#### Supplied information:
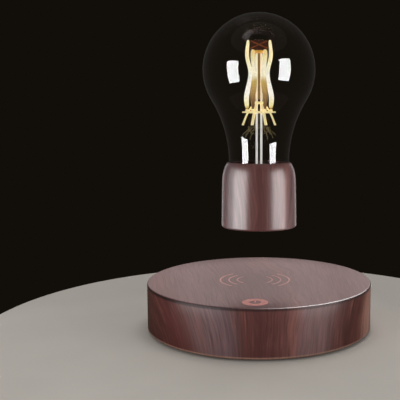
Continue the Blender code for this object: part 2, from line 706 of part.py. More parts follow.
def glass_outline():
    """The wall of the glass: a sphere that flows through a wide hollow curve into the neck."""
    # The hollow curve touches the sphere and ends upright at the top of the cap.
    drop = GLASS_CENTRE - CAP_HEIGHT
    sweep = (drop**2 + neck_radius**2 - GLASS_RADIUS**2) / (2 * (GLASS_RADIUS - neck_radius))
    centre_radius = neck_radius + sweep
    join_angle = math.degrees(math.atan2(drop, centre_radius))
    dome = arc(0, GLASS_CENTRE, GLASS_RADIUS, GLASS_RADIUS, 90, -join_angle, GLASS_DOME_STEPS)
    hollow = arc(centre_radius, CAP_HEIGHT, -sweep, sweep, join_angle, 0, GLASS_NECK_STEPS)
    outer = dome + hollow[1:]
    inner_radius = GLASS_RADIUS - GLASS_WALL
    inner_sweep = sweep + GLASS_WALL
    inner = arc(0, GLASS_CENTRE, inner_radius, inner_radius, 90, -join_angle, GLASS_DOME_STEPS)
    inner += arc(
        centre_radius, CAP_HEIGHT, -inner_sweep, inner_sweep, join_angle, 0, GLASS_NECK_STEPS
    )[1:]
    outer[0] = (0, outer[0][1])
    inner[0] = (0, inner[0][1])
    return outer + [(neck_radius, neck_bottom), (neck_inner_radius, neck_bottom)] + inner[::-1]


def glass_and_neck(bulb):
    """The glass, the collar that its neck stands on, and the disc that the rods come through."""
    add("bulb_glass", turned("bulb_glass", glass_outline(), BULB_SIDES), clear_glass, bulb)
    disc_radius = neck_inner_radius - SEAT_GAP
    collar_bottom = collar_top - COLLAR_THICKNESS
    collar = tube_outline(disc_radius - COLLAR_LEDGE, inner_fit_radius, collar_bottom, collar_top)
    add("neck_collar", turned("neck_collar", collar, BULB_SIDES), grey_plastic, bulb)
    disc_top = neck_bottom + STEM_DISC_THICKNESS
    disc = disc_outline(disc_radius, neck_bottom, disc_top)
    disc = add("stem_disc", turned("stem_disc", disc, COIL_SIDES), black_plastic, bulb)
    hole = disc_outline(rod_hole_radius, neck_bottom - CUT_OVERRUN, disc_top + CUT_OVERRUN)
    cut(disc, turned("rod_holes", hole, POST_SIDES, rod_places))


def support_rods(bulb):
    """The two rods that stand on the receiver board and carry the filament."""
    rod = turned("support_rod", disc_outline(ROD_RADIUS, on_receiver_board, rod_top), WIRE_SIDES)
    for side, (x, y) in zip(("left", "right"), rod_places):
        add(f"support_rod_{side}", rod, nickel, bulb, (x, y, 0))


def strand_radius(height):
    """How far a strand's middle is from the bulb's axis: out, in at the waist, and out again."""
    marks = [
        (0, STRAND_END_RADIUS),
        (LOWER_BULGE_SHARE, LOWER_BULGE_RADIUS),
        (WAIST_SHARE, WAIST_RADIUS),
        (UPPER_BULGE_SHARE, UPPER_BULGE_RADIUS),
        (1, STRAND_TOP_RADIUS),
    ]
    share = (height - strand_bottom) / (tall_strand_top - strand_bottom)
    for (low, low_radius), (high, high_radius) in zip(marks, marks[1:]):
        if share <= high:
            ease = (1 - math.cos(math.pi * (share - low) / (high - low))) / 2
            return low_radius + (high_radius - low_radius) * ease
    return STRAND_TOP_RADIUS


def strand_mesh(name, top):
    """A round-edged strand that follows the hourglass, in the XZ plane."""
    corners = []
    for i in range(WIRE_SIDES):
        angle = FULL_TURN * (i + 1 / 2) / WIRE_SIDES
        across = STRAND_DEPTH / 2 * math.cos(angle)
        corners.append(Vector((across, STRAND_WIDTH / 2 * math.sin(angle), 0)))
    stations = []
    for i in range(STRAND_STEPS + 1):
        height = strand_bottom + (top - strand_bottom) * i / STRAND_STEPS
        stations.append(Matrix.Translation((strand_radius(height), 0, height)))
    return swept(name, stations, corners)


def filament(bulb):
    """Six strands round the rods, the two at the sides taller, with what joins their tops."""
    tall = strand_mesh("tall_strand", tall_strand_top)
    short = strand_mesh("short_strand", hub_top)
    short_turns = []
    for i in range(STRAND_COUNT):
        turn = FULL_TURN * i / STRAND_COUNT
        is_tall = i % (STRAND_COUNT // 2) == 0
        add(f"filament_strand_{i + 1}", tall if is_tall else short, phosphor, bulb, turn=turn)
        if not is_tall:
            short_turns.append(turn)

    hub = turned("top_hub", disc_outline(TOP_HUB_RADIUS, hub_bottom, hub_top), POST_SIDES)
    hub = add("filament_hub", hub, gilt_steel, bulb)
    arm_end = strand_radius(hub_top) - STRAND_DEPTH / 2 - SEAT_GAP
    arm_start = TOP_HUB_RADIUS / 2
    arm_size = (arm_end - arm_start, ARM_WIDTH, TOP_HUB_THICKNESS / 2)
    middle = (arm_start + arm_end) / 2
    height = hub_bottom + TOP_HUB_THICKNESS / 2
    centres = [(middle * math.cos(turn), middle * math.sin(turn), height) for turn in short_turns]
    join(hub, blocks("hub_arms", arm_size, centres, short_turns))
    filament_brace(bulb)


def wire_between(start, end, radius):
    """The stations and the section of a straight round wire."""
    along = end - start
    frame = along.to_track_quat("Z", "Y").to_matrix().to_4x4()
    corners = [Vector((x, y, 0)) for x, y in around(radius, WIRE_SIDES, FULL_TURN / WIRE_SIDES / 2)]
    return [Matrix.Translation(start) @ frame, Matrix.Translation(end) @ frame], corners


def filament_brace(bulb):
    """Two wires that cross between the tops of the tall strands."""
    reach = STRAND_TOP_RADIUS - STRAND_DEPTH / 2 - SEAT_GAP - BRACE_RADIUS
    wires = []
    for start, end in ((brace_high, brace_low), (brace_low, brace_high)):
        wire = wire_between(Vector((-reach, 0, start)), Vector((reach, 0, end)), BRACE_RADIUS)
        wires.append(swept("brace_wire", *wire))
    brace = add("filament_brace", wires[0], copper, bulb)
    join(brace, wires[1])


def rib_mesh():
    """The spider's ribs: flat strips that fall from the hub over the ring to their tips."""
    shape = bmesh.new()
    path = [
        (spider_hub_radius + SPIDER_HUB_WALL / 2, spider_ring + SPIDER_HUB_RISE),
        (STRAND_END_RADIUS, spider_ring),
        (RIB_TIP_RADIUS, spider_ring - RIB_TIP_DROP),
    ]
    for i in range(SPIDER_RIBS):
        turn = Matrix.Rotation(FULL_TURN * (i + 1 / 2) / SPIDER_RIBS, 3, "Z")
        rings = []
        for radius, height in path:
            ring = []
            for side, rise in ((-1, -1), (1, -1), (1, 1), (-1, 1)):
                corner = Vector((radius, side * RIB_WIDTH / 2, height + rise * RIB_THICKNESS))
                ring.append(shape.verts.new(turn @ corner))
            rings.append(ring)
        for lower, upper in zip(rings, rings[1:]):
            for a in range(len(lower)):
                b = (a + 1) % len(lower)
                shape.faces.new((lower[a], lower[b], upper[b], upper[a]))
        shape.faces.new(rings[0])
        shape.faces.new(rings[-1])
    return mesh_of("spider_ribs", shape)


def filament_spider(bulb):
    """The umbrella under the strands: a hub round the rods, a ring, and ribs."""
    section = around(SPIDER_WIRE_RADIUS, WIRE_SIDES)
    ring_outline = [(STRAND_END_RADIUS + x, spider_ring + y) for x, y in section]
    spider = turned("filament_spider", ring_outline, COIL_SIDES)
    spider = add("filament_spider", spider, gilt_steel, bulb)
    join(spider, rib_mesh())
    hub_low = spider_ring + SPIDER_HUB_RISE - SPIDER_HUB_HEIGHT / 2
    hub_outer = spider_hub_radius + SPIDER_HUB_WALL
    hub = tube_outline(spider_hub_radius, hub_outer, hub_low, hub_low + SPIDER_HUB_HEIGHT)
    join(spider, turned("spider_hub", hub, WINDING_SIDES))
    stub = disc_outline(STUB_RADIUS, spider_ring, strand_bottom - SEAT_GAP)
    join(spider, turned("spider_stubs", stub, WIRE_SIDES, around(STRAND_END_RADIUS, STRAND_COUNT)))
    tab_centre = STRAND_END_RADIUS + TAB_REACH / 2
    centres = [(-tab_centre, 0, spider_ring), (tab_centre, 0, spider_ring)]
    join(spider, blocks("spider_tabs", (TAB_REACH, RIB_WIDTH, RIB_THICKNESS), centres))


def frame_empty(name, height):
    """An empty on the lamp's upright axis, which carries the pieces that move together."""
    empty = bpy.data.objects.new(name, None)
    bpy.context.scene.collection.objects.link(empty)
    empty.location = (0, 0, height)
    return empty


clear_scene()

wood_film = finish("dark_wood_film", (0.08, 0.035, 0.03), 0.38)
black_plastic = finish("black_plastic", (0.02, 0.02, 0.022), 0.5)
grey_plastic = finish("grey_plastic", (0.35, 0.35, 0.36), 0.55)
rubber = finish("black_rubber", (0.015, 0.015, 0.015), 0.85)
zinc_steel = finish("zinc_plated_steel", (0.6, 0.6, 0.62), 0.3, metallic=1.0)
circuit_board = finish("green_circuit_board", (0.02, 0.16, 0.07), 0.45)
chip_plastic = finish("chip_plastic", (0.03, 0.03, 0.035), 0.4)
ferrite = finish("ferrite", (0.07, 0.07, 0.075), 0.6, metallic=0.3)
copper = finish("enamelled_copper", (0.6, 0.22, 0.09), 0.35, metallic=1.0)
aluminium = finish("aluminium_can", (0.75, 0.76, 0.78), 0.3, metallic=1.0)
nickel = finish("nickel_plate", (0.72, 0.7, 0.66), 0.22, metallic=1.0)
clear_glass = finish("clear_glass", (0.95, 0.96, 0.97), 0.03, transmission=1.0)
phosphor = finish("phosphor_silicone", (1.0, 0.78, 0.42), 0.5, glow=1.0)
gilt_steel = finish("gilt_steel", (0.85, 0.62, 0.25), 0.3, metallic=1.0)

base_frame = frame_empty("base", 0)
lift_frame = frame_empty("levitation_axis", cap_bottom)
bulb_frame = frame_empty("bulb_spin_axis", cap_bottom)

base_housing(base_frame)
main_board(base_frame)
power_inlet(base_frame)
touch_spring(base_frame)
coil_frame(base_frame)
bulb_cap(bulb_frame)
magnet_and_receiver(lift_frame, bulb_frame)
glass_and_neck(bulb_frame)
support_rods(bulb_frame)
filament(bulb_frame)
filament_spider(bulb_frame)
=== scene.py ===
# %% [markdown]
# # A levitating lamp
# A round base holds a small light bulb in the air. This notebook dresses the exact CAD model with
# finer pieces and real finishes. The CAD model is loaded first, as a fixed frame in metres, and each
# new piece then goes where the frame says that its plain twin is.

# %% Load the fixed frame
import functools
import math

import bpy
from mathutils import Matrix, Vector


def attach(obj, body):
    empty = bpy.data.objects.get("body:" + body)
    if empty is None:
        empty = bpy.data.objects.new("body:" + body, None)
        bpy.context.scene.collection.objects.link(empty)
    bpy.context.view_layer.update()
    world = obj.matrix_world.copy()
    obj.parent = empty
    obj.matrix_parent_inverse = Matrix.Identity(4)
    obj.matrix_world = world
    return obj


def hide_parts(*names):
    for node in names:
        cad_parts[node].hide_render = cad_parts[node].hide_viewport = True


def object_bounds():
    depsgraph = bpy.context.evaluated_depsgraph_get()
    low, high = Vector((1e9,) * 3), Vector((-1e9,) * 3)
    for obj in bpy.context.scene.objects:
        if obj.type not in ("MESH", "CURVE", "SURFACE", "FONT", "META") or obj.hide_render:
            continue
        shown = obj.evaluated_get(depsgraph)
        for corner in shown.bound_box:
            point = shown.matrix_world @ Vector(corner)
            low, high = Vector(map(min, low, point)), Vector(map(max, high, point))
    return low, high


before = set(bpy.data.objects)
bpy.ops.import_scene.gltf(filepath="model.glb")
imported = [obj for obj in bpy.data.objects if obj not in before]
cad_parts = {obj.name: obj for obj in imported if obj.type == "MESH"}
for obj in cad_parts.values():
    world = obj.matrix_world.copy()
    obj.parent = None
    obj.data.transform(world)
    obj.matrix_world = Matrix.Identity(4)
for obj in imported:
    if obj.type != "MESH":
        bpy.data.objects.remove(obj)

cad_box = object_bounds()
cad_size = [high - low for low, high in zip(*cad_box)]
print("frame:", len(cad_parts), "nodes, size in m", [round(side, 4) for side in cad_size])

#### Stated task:
From the line that contains "return low, high" down to the last line of the listing above, repeat each line exactly, and include nothing else.

#### Completed exercise:
    return low, high


before = set(bpy.data.objects)
bpy.ops.import_scene.gltf(filepath="model.glb")
imported = [obj for obj in bpy.data.objects if obj not in before]
cad_parts = {obj.name: obj for obj in imported if obj.type == "MESH"}
for obj in cad_parts.values():
    world = obj.matrix_world.copy()
    obj.parent = None
    obj.data.transform(world)
    obj.matrix_world = Matrix.Identity(4)
for obj in imported:
    if obj.type != "MESH":
        bpy.data.objects.remove(obj)

cad_box = object_bounds()
cad_size = [high - low for low, high in zip(*cad_box)]
print("frame:", len(cad_parts), "nodes, size in m", [round(side, 4) for side in cad_size])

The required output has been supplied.